As you’d expect with any industry that is as fast-paced as cryptocurrency, there are always going to be those that try and bend the rules and take advantage of the system. While it seems like crypto has been around for a while now, it’s important to remember that it’s still very much in its infancy. The industry must now adapt and cooperate with regulators to ensure progression and safety for users.
In recent days, we’ve seen regulatory agencies in numerous countries action a series of policies and requirements for the entire cryptocurrency industry. Out of the major cryptocurrency trading platforms, only certain companies have reacted; one of which is Binance, who have launched an educational campaign promoting responsible trading.
What is Binance doing in response to regulatory developments?
As part of Binance’s proactive new stance to compliance, it started posting blogs encouraging users to educate themselves and learn more about the market. These blogs include:
- Responsible Trading with Binance Futures
- Binance P2P: Trade Bitcoin Safely With Tips From the Pros
- Share Your Experience About Binance Futures Responsible Trading: Limited Edition NFTs to Be Won!
- What is Cooling-off Period Function and How to Use It
- Secure Your Binance Account in 7 Simple Steps
- How to Spot Scams in Decentralized Finance (DeFi)
- How to Secure Your Cryptocurrency
A great place to start for Binance, providing a platform to raise awareness of potential scams and anti-money laundering (AML) information. All the while, encouraging users to comply with know your customers (KYC) standards, which will help the crypto giants to establish and identify any malpractice and source illegitimate funds.
Binance has launched this campaign through its website and social media channels, where it will also be providing further support to the community in the form of a security campaign. Again this will aim to educate Binance users on what they can do to guarantee the safety of their funds.
Not only will Binance be pursuing a change to the way it interacts and educates its community of users, it will also be organizing the team to support the goals of its proactive stance towards compliance.
The first goal will be to hire compliance roles globally, then locally as each country will have its own specific set of regulatory requirements that the company must meet. These job roles have been posted and the hiring process is already underway, so we will start to see the effects of this influx of staff in the near future.

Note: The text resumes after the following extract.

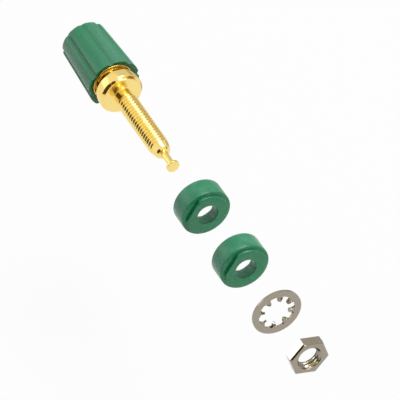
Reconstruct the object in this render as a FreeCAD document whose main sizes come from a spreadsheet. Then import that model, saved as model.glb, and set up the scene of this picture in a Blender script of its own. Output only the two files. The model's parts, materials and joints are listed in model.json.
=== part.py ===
import FreeCAD, Part
import math
import os
import re
import Sketcher
from FreeCAD import Placement, Rotation, Vector

# Panel binding post with a captive screw-down knob, two insulating bushings, a lock washer and a nut.
# Millimetres. The post's axis is Y: the knob points to -Y, the stud and its solder tip to +Y, +Z is up.
# The origin is the centre of the collar's front face, on which the front bushing seats.
# The loose pieces stand along the axis in the order in which they go on the stud.

# Driving sizes: name, value and what it measures.
SIZES = (
    ("stud_radius", 2.083, "outside of the 8-32 stud thread"),
    ("stud_length", 18.85, "collar face to the end of the stud"),
    ("neck_radius", 1.75, "plain neck between collar and thread"),
    ("neck_length", 2.05, "length of the plain neck"),
    ("nose_radius", 1.42, "flat end of the stud's rounded nose"),
    ("nose_length", 2.6, "rounded nose"),
    ("nose_crown", 0.6, "share of the nose's length up to its knee"),
    ("nose_bulge", 0.45, "share of the nose's narrowing left at its knee"),
    ("turret_reach", 4.2, "stud end to the end of the solder turret"),
    ("turret_radius", 1.33, "disc at the turret's end"),
    ("turret_disc", 0.5, "thickness of that disc"),
    ("waist_radius", 0.68, "solder waist of the turret"),
    ("collar_radius", 4.55, "collar"),
    ("collar_thickness", 2.75, "collar, front face to back face"),
    ("collar_bevel", 0.5, "bevel of the collar's front edge"),
    ("collar_break", 0.15, "broken edge at the collar's back face"),
    ("barrel_radius", 3.175, "outside of the knob's 1/4-28 thread on the barrel"),
    ("barrel_length", 14.45, "collar back face to the barrel's open end"),
    ("barrel_break", 0.35, "lead of the barrel's open end"),
    ("plug_radius", 2.05, "socket for a 4 mm plug"),
    ("plug_depth", 10.2, "parallel depth of that socket"),
    ("plug_lead", 0.35, "countersink at the socket's mouth"),
    ("drill_angle", 31.0, "slope of the drill point at the socket's floor, degrees"),
    ("wire_radius", 1.1, "cross hole for a bare wire"),
    ("wire_offset", 1.5, "collar back face to the cross hole's axis"),
    ("knob_gap", 1.45, "opening left between collar and knob"),
    ("run_gap", 0.05, "radial clearance of what turns or slides on a shaft"),
    ("mould_gap", 0.03, "clearance round the insert inside its shell"),
    ("flange_radius", 4.3, "insert's clamping flange"),
    ("flange_thickness", 0.7, "thickness of that flange"),
    ("flange_break", 0.12, "broken edge of the clamping face"),
    ("insert_radius", 3.95, "insert inside the shell"),
    ("insert_length", 9.2, "clamping face to the insert's end"),
    ("grip_depth", 0.35, "groove that locks the insert in its shell"),
    ("grip_start", 3.9, "clamping face to that groove"),
    ("grip_width", 1.6, "width of that groove"),
    ("skirt_reach", 0.35, "shell beyond the clamping face"),
    ("skirt_gap", 0.15, "radial room between the shell's skirt and the collar"),
    ("shell_length", 14.0, "rim to outer end of the shell"),
    ("rim_radius", 5.45, "shell at its rim"),
    ("crown_radius", 4.73, "shell at its outer end"),
    ("rim_break", 0.15, "broken edge at the rim"),
    ("crown_round", 0.45, "rounded edge at the outer end"),
    ("flute_radius", 0.8, "finger grooves, radius of their section"),
    ("flute_depth", 0.4, "depth of the finger grooves"),
    ("flute_count", 8, "finger grooves round the shell"),
    ("flute_turn", 7.1, "turn of the knob about the axis, degrees"),
    ("bushing_radius", 5.2, "bushing"),
    ("bushing_length", 4.15, "bushing without its boss"),
    ("bushing_break", 0.15, "broken outer edges"),
    ("boss_radius", 4.4, "boss that enters the panel's hole"),
    ("boss_height", 0.65, "boss beyond the shoulder"),
    ("boss_flat", 3.65, "axis to the boss's anti-turn flat"),
    ("recess_gap", 0.1, "radial room of the collar in the bushing's recess"),
    ("recess_depth", 2.3, "recess that covers the collar"),
    ("stud_gap", 0.117, "radial room of the stud in the bushing"),
    ("key_turn", -33.3, "turn of both bushings about the axis, degrees"),
    ("washer_radius", 5.2, "lock washer"),
    ("washer_thickness", 0.45, "sheet of the lock washer"),
    ("washer_root", 3.85, "inner edge of its band, where the teeth start"),
    ("tooth_tip", 2.6, "inner end of the teeth"),
    ("tooth_width", 1.3, "width of a tooth"),
    ("tooth_taper", 0.8, "share of that width left at the tip"),
    ("tooth_twist", 36.0, "twist of a tooth, degrees"),
    ("tooth_bend", 0.5, "share of a tooth's length over which it twists"),
    ("tooth_count", 8, "teeth"),
    ("tooth_turn", -12.6, "turn of the washer about the axis, degrees"),
    ("nut_across_flats", 7.4, "nut"),
    ("nut_thickness", 2.3, "nut"),
    ("nut_crown", 3.8, "radius at which its corners are bevelled"),
    ("nut_mouth", 2.65, "countersink at both ends of the bore"),
    ("nut_turn", -12.8, "turn of the nut about the axis, degrees"),
    ("tip_to_bushing", 10.7, "turret to the front bushing"),
    ("bushing_to_bushing", 12.4, "front bushing's boss to the rear bushing"),
    ("bushing_to_washer", 13.5, "rear bushing's boss to the washer's middle"),
    ("washer_to_nut", 12.5, "washer's middle to the nut"),
)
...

Binance has a long history of issues regarding its own stablecoin Binance USD (BUSD). But, after recently hitting a milestone for BUSD of managing to hit 1 billion in purchase volume after just 260 days, it shows the project has great value and aspects of the service that are falling short must be remedied.
Binance recently launched a new product to support BUSD in the form of a tax tool API, which will transfer read-only user transaction history and records of capital gains and losses on Binance to third-party tax vendor tools. This will help to regulate the usage of BUSD and make life easier for governments to track cryptocurrencies.
As well as that, the API will give a real-time overview of local tax liabilities, which will be integrated using the Tax Reporting Tool. The tool will import function and dynamically pull transaction history and records of more than 1 financial year to file taxes. Not only will this make things easier for users in the long run, but it will help to comply with governmental regulations for reporting cryptocurrency holdings to the tax office.
How else has the industry responded?
As one of the industry leaders, Binance has taken a proactive approach to managing the new regulatory compliance. The same can be said for other exchanges, with China-based exchange Huobi suspending futures and margin services, Bybit restricting Chinese users’ access to the API interface, and other exchanges, including FTX, announcing a decrease of margin level.
Though, the same can’t be said for all exchanges. While the regulations are still quite fresh, OKex and MCEX haven’t responded and still support 100X-125X margin levels. They haven’t stated that they intend to take action in response to new compliance regulations.
Binances’ stance has sent a ripple of positivity through the industry, signalling its intention to embark on a journey to embrace supervision and compliance. Strong communication and exploring future opportunities with local regulators is the future for the industry. Embracing social responsibilities and promoting healthy trading practices will only help to develop the industry, while opening the doors to newcomers.